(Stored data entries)
____________
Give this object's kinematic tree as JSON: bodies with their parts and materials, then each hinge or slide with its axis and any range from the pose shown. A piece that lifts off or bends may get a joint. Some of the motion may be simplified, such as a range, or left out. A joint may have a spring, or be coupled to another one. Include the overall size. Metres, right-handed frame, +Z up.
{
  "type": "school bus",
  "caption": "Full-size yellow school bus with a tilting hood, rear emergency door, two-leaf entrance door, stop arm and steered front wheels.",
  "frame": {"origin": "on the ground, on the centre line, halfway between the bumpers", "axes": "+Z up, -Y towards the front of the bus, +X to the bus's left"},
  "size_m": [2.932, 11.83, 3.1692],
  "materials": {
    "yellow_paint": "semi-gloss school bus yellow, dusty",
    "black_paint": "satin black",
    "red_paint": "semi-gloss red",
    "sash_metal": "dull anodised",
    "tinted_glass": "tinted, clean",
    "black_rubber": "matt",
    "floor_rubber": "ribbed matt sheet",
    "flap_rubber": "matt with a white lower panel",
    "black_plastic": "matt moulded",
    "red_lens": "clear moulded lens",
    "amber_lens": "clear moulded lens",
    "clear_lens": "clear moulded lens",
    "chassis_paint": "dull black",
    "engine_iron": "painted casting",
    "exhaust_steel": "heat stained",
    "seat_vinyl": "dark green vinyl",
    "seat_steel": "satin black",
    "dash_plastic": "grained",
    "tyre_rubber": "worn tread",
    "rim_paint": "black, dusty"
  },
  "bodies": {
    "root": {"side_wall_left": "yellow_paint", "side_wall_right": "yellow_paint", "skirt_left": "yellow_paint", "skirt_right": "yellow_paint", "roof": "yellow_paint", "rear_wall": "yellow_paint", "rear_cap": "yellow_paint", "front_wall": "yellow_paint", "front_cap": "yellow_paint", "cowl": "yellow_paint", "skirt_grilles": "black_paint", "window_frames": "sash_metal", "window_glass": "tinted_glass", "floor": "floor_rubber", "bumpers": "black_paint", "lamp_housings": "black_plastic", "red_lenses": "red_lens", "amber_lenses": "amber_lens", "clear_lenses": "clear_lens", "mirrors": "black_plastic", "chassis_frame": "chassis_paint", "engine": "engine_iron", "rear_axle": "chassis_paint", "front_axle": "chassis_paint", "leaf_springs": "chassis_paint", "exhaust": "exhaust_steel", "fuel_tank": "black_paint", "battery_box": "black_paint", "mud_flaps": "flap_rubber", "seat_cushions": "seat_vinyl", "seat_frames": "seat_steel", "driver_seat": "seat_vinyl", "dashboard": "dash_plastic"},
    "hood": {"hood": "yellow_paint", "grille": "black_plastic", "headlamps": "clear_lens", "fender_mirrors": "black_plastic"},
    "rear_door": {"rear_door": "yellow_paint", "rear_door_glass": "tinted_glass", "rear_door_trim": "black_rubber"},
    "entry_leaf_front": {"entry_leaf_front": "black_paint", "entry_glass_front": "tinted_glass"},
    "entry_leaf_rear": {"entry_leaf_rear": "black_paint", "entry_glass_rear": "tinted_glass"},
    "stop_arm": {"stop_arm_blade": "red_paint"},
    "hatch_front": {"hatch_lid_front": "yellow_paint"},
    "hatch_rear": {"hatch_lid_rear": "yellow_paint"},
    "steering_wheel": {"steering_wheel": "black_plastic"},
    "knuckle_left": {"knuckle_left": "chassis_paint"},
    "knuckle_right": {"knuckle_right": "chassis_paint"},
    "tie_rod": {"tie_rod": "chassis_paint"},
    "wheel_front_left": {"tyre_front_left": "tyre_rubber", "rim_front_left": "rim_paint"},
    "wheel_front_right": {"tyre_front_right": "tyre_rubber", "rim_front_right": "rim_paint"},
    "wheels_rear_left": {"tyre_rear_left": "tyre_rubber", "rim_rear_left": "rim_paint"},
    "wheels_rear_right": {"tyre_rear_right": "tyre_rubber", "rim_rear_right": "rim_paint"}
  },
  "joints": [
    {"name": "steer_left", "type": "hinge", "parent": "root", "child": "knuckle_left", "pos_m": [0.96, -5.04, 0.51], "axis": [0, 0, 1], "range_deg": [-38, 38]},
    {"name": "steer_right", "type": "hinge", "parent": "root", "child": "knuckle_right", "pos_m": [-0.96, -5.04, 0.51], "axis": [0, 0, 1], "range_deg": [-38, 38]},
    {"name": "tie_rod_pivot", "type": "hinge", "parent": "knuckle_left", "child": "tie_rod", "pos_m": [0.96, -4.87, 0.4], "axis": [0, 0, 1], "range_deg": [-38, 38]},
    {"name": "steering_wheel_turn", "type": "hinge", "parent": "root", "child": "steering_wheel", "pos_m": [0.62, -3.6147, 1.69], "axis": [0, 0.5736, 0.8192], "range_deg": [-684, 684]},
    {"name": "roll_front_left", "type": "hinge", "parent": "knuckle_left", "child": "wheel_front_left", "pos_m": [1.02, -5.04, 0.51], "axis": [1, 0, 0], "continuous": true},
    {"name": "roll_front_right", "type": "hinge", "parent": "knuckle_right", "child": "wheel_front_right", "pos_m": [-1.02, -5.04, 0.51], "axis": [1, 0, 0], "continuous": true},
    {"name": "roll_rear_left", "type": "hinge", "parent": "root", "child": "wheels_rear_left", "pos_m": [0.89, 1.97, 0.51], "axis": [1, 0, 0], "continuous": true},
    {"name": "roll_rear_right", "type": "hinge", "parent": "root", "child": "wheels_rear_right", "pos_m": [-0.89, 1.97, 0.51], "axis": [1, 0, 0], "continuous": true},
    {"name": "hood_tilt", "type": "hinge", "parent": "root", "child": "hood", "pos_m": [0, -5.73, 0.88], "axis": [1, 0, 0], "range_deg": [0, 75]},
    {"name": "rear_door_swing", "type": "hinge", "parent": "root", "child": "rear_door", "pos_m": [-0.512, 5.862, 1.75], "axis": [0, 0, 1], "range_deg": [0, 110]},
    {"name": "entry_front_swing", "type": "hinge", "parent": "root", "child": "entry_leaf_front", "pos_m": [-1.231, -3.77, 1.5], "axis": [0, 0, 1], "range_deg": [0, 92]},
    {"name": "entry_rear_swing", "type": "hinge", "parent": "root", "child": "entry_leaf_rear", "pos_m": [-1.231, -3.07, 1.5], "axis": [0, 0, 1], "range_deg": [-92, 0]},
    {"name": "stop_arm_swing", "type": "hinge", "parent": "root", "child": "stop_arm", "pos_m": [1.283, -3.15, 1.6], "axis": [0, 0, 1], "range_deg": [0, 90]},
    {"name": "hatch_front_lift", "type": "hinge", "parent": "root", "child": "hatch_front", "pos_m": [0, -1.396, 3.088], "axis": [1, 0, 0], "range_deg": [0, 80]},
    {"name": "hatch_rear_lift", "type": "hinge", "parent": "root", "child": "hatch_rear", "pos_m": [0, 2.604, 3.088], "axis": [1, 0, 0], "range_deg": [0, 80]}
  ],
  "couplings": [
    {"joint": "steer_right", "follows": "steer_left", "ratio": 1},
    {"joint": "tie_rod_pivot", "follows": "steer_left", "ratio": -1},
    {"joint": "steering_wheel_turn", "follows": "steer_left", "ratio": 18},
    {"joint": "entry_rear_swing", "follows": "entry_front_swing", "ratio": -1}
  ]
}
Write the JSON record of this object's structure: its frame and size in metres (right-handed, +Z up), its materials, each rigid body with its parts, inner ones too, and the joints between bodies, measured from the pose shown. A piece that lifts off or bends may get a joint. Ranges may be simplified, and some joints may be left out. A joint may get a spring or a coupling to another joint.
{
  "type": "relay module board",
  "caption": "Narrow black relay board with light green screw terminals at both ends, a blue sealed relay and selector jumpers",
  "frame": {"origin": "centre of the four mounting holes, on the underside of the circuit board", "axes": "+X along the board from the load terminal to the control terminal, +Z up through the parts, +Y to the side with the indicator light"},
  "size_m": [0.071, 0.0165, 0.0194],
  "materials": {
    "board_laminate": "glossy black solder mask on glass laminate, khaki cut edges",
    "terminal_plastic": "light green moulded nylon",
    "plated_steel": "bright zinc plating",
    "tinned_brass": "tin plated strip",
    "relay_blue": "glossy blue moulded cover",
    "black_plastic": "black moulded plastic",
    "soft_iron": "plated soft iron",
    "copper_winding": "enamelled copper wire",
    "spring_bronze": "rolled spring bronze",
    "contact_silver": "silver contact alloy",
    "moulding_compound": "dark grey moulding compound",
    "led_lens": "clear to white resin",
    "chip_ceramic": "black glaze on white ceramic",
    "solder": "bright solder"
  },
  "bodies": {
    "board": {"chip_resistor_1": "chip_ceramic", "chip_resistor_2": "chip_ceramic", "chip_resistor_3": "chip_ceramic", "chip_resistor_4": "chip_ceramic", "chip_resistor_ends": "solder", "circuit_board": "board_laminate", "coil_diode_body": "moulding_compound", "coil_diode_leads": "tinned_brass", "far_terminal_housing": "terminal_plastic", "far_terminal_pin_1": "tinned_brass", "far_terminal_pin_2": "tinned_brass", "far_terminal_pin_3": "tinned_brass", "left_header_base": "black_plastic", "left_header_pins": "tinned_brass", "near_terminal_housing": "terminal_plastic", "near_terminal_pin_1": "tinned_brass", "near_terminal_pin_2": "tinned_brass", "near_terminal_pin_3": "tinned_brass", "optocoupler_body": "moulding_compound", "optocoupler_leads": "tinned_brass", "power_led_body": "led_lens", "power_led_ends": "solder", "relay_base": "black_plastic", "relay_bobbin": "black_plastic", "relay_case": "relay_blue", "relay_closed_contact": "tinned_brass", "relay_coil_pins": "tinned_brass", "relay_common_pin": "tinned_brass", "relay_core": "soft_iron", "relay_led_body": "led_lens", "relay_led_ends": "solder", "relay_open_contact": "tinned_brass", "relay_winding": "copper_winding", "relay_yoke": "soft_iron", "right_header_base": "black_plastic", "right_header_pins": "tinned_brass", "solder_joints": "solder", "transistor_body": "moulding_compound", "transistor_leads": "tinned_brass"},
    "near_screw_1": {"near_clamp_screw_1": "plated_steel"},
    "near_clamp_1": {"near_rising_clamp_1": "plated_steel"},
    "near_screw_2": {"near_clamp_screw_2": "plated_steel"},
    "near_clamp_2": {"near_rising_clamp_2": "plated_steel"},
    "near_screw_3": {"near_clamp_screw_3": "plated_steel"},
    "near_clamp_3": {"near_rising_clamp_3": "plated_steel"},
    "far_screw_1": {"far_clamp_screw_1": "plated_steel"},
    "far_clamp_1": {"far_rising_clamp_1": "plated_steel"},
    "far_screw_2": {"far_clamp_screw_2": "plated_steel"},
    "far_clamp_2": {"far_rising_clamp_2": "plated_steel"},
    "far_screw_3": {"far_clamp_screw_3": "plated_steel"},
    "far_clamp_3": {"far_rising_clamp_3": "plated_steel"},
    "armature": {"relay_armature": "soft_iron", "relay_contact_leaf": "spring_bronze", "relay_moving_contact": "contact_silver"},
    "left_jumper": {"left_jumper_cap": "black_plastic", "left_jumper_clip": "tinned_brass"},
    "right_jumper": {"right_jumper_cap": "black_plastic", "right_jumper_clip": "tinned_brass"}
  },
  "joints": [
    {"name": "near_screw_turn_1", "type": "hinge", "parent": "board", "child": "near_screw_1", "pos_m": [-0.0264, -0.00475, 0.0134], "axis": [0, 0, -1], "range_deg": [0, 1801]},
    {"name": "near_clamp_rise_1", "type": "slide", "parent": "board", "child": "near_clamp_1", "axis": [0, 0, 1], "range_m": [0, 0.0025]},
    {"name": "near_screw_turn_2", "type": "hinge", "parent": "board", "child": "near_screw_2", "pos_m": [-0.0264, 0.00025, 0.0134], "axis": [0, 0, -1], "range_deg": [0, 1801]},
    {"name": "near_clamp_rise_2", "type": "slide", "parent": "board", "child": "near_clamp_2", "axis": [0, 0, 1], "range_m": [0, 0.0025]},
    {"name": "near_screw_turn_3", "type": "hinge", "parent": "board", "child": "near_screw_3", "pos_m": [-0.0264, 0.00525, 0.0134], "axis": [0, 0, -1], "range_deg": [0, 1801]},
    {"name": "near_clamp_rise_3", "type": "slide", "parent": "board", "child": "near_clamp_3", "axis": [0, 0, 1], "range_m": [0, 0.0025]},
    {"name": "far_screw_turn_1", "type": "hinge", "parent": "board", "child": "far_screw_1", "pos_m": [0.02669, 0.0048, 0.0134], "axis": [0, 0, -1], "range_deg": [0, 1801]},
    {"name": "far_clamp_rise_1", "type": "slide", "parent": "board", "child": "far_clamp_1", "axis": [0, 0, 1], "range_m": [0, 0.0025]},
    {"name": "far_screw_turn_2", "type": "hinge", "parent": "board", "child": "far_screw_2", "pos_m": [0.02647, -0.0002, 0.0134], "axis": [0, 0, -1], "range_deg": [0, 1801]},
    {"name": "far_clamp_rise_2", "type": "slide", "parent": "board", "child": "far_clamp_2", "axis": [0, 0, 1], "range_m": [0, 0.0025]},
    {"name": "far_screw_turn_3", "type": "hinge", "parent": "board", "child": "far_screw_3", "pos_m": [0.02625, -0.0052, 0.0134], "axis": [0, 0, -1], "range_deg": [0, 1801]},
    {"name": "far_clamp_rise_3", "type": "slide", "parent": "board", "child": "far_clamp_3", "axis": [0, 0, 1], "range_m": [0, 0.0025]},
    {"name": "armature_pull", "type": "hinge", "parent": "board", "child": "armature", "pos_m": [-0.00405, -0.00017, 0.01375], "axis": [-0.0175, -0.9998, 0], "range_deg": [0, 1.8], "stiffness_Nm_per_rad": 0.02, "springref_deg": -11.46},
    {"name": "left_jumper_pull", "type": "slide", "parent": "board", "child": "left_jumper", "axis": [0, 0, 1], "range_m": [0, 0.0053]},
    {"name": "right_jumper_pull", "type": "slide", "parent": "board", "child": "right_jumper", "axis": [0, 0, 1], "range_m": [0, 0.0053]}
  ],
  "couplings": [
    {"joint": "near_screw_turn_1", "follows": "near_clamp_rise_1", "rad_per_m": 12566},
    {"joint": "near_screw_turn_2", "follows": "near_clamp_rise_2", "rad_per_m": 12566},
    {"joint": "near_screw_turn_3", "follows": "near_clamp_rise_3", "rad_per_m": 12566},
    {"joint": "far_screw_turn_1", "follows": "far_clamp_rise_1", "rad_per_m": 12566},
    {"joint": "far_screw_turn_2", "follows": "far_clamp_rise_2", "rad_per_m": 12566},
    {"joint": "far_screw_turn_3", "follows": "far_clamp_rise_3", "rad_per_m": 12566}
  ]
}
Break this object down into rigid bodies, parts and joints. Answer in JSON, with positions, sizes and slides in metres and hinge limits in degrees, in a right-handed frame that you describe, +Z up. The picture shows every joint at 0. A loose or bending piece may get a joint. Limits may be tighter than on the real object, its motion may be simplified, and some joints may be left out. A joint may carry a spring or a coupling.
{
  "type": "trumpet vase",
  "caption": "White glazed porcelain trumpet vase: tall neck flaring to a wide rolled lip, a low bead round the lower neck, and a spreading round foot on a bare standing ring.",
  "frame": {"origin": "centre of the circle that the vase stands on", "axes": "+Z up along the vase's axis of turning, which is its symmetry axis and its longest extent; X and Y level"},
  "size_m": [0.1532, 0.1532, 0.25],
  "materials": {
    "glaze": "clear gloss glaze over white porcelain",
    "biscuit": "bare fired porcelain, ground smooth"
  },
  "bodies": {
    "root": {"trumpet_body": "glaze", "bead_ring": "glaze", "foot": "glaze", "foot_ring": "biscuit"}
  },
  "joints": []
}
____________
* **TASK DESCRIPTION**:
Locate "Break this object" in the data above. Then repeat, exactly, its line and each line after it through the last, adding nothing.

* **WRITTEN SOLUTION**:
Break this object down into rigid bodies, parts and joints. Answer in JSON, with positions, sizes and slides in metres and hinge limits in degrees, in a right-handed frame that you describe, +Z up. The picture shows every joint at 0. A loose or bending piece may get a joint. Limits may be tighter than on the real object, its motion may be simplified, and some joints may be left out. A joint may carry a spring or a coupling.
{
  "type": "trumpet vase",
  "caption": "White glazed porcelain trumpet vase: tall neck flaring to a wide rolled lip, a low bead round the lower neck, and a spreading round foot on a bare standing ring.",
  "frame": {"origin": "centre of the circle that the vase stands on", "axes": "+Z up along the vase's axis of turning, which is its symmetry axis and its longest extent; X and Y level"},
  "size_m": [0.1532, 0.1532, 0.25],
  "materials": {
    "glaze": "clear gloss glaze over white porcelain",
    "biscuit": "bare fired porcelain, ground smooth"
  },
  "bodies": {
    "root": {"trumpet_body": "glaze", "bead_ring": "glaze", "foot": "glaze", "foot_ring": "biscuit"}
  },
  "joints": []
}